You don’t need anything higher than an 8-bit setting for standard image editing to produce quality photos and edits. If you are new to editing and only making minor edits, set the mode to 8-bit because it keeps the file size down and won’t slow your computer down.
A 16-bit setting is beneficial when you are applying more complicated edits to an image and need the advantages of more tonal variation.
I also recommend using a 16-bit setting when you plan to make several edits to your images that may break down the colors in the photo at some point. Using a higher setting allows you to prevent banding, as I showed you in the gradient example.
When editing at 16-bit, you should convert it back to 8-bit in most cases before exporting, especially when you plan to use the image on the web or send it to a printer. Most printers can only process 8-bit photos, although there are a few that print images at 16-bit.
The 32-bit setting is the least used because this mode increases the file size, slows down processes, and isn’t needed for most editing processes. However, there are a few times when you need to set the image to 32-bit.

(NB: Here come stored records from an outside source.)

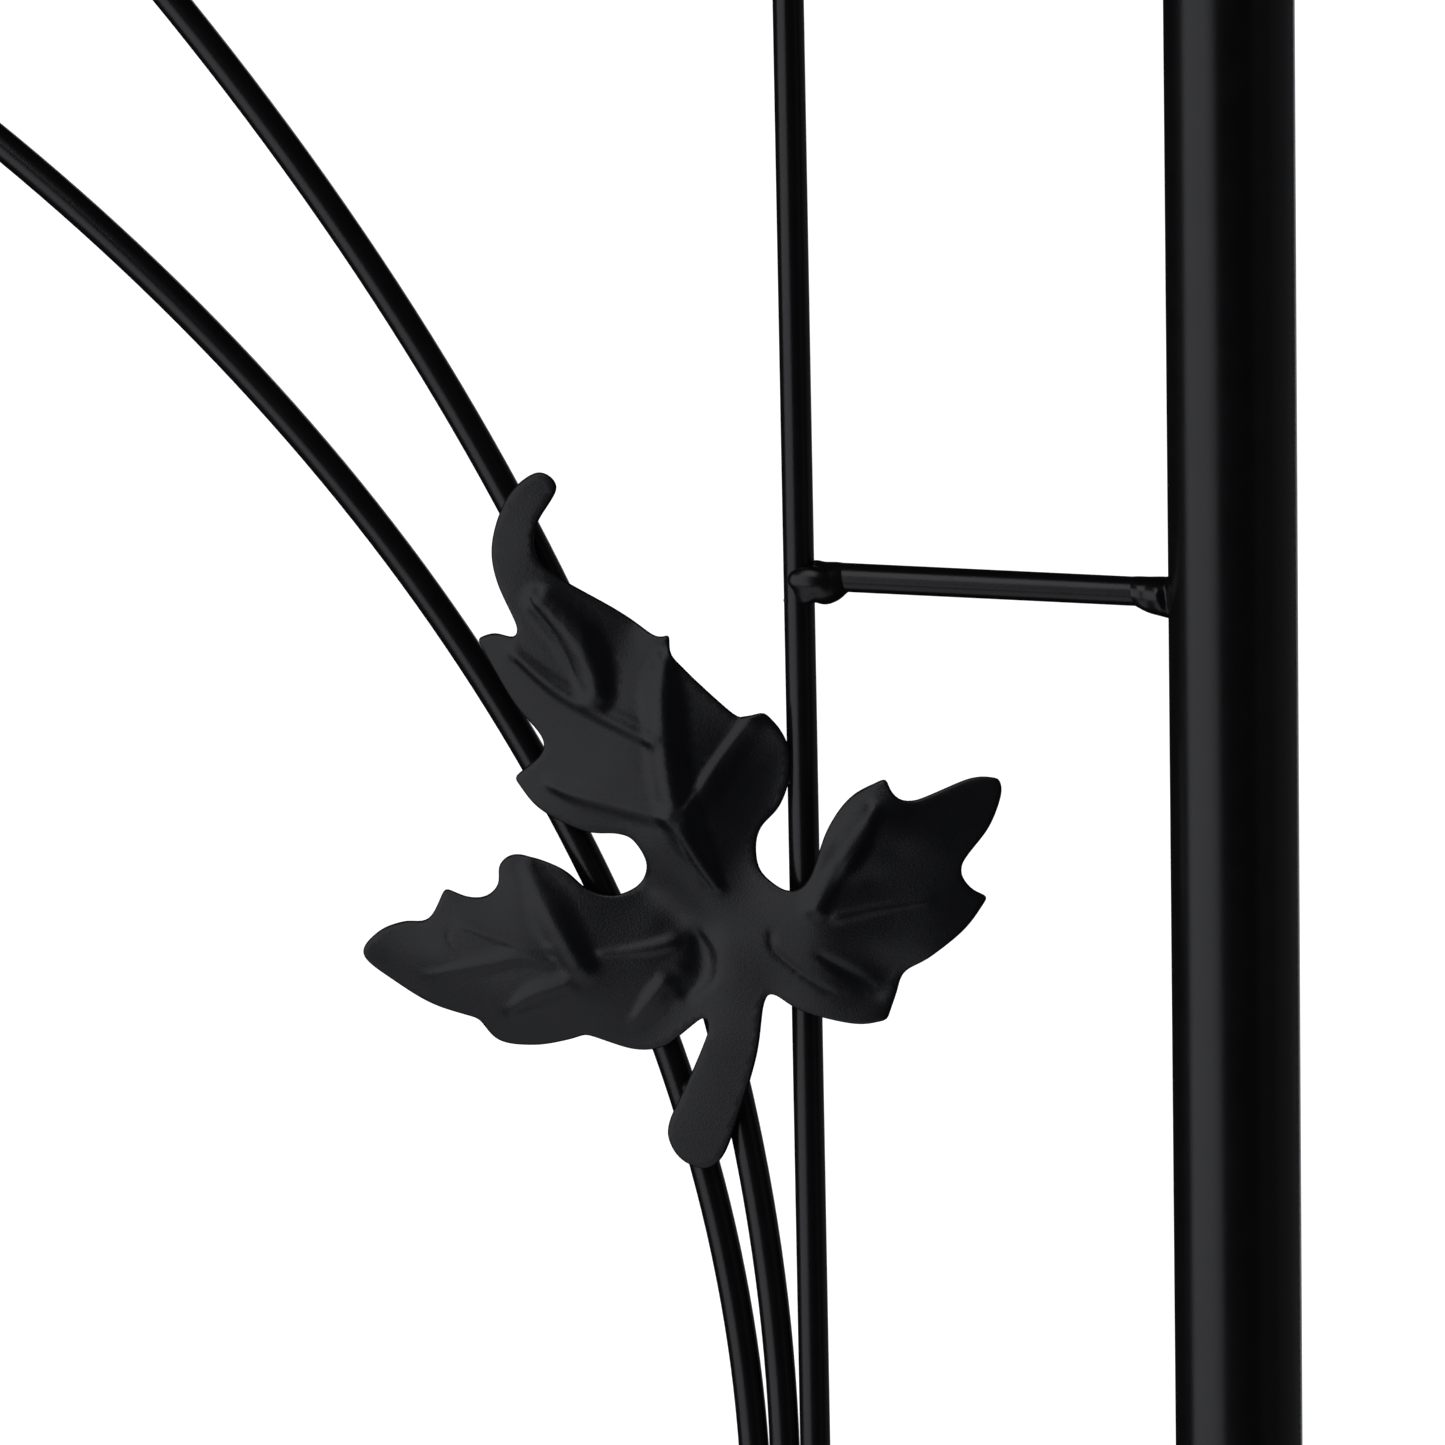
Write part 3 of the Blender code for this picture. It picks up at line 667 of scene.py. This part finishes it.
def add_hoop(corner, sx, paint):
    """Half of a roof hoop, with the narrowed end that drops into the post."""
    radius, crown, centre_y, spring_z = roof_over(corner)
    arc = roof_stations(radius, 0, crown, centre_y, spring_z)
    start = arc[0][0]
    last, last_along = arc[-1]
    spigot_end = start - Z_AXIS * SPIGOT_LENGTH
    shoulder = start + Z_AXIS * CUT_EDGE
    outer = [(spigot_end, Z_AXIS, SPIGOT_R), (start, Z_AXIS, SPIGOT_R)]
    outer += [(start, Z_AXIS, TUBE_R - CUT_EDGE), (shoulder, Z_AXIS, TUBE_R)]
    outer += [(at, along, TUBE_R) for at, along in arc[1:-1]]
    outer += [(last - last_along * CUT_EDGE, last_along, TUBE_R)]
    outer += [(last, last_along, TUBE_R - CUT_EDGE)]
    inner = [(spigot_end, Z_AXIS, SPIGOT_R - WALL), (*arc[1], SPIGOT_R - WALL)]
    inner += [(at, along, BORE) for at, along in arc[2:]]
    mesh = pipe_mesh(corner + "_hoop", outer, inner, Y_AXIS)
    mesh = moved(mesh, Matrix.Scale(sx, 4, X_AXIS), corner + "_hoop_pipe")
    add_piece(corner + "_hoop_look", mesh, paint, "frame_tube", corner + "_hoop")


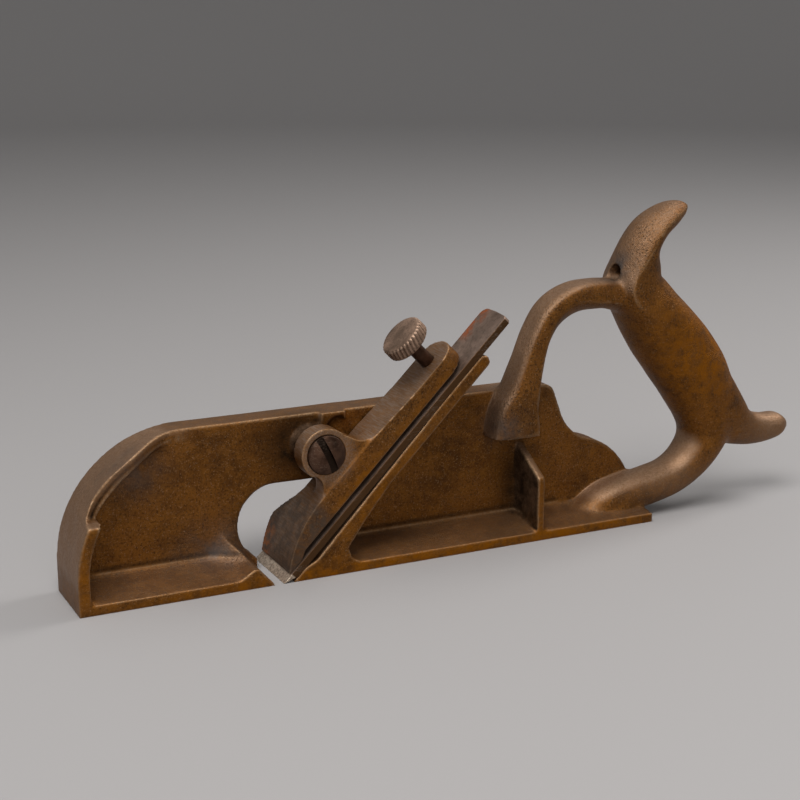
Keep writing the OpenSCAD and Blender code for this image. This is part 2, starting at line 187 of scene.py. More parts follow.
def arc(centre, radius, first, last, count):
    """Points of a circle's arc from angle first to angle last, in degrees."""
    turn = np.radians(np.linspace(first, last, count + 1))
    return np.stack([centre[0] + radius * np.cos(turn), centre[1] + radius * np.sin(turn)], axis=-1)


def on_bed(s, n):
    """Side view of a point s up the bed's slope of 45 degrees and n out of its face."""
    s, n = np.broadcast_arrays(np.asarray(s, float), np.asarray(n, float))
    return np.stack([BED_X + (s - n) * math.sqrt(0.5), (s + n) * math.sqrt(0.5)], axis=-1)


def smoothstep(value, low, high):
    """0 below low, 1 above high, and an even S-shaped rise, 3 t squared less 2 t cubed, between."""
    t = np.clip((value - low) / (high - low), 0, 1)
    return t * t * (3 - 2 * t)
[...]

When creating HDR images, you may need to switch to 32-bit because you are gathering color information from three different photos and merging them into one.
Editing at 32-bit is also helpful to access other benefits, such as changing the Intensity of a color. When you open the Color Picker at 32-bit, there is an extra setting that adjusts the intensity of a color without affecting the color values.
When using a 32-bit image, you also have more opportunities to manipulate colors using the Levels Adjustment and Exposure, as the picture contains far more colors. Use a 32-bit image when you plan on adding severe adjustments that affect the colors in an image.